(Data section)
---

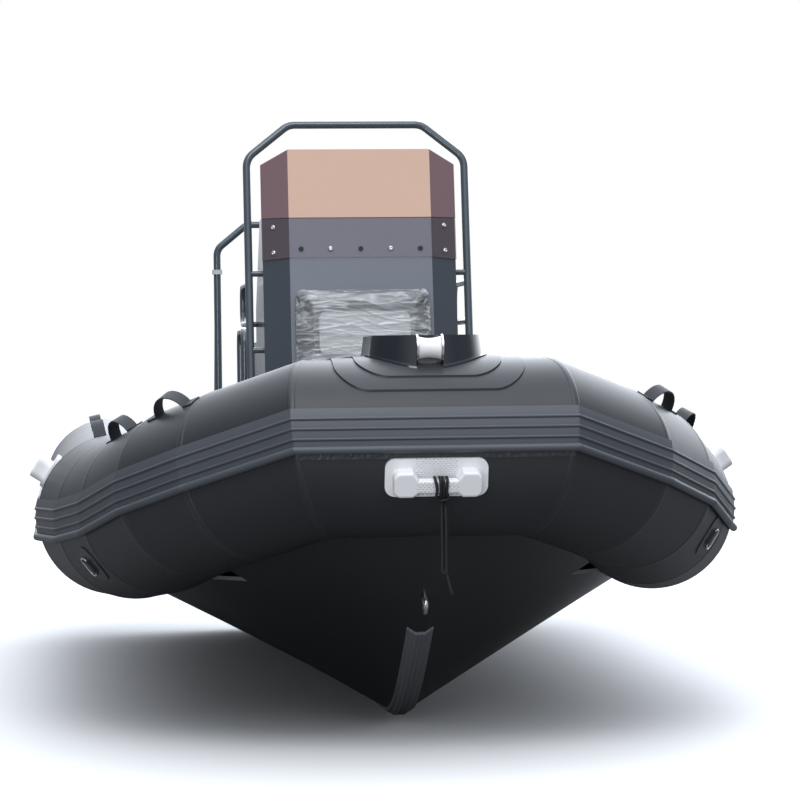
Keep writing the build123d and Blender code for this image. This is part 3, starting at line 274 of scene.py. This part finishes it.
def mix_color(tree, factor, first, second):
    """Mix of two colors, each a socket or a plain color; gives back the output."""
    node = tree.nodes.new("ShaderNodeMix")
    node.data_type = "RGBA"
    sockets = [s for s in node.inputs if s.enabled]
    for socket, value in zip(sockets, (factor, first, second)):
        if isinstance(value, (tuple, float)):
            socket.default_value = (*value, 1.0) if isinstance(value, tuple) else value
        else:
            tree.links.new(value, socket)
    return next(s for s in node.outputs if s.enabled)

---

(Instructions to follow)
Repeat the data above, word for word.

(Correct output)
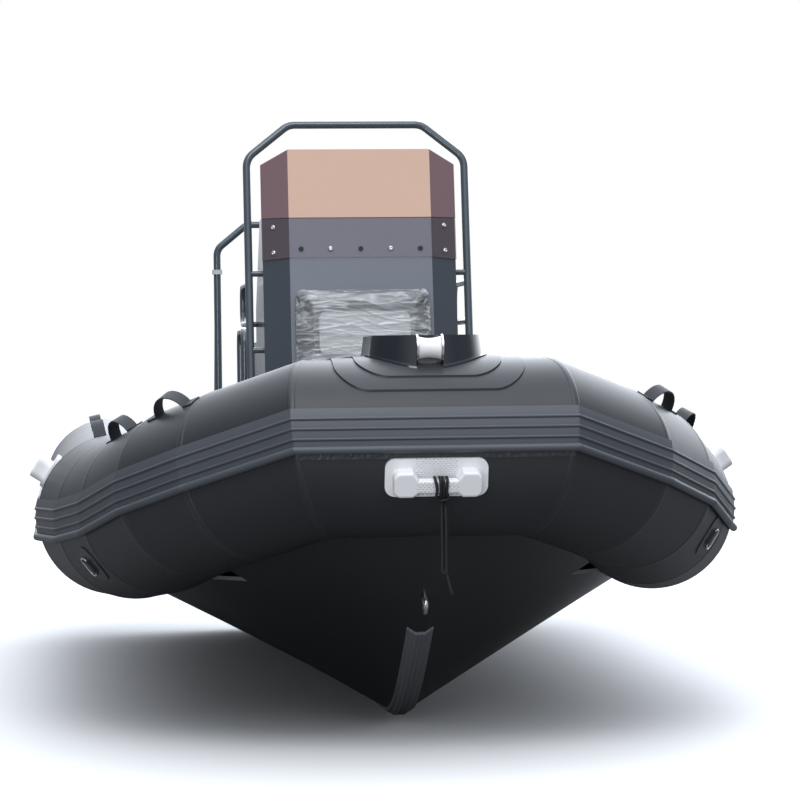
Keep writing the build123d and Blender code for this image. This is part 3, starting at line 274 of scene.py. This part finishes it.
def mix_color(tree, factor, first, second):
    """Mix of two colors, each a socket or a plain color; gives back the output."""
    node = tree.nodes.new("ShaderNodeMix")
    node.data_type = "RGBA"
    sockets = [s for s in node.inputs if s.enabled]
    for socket, value in zip(sockets, (factor, first, second)):
        if isinstance(value, (tuple, float)):
            socket.default_value = (*value, 1.0) if isinstance(value, tuple) else value
        else:
            tree.links.new(value, socket)
    return next(s for s in node.outputs if s.enabled)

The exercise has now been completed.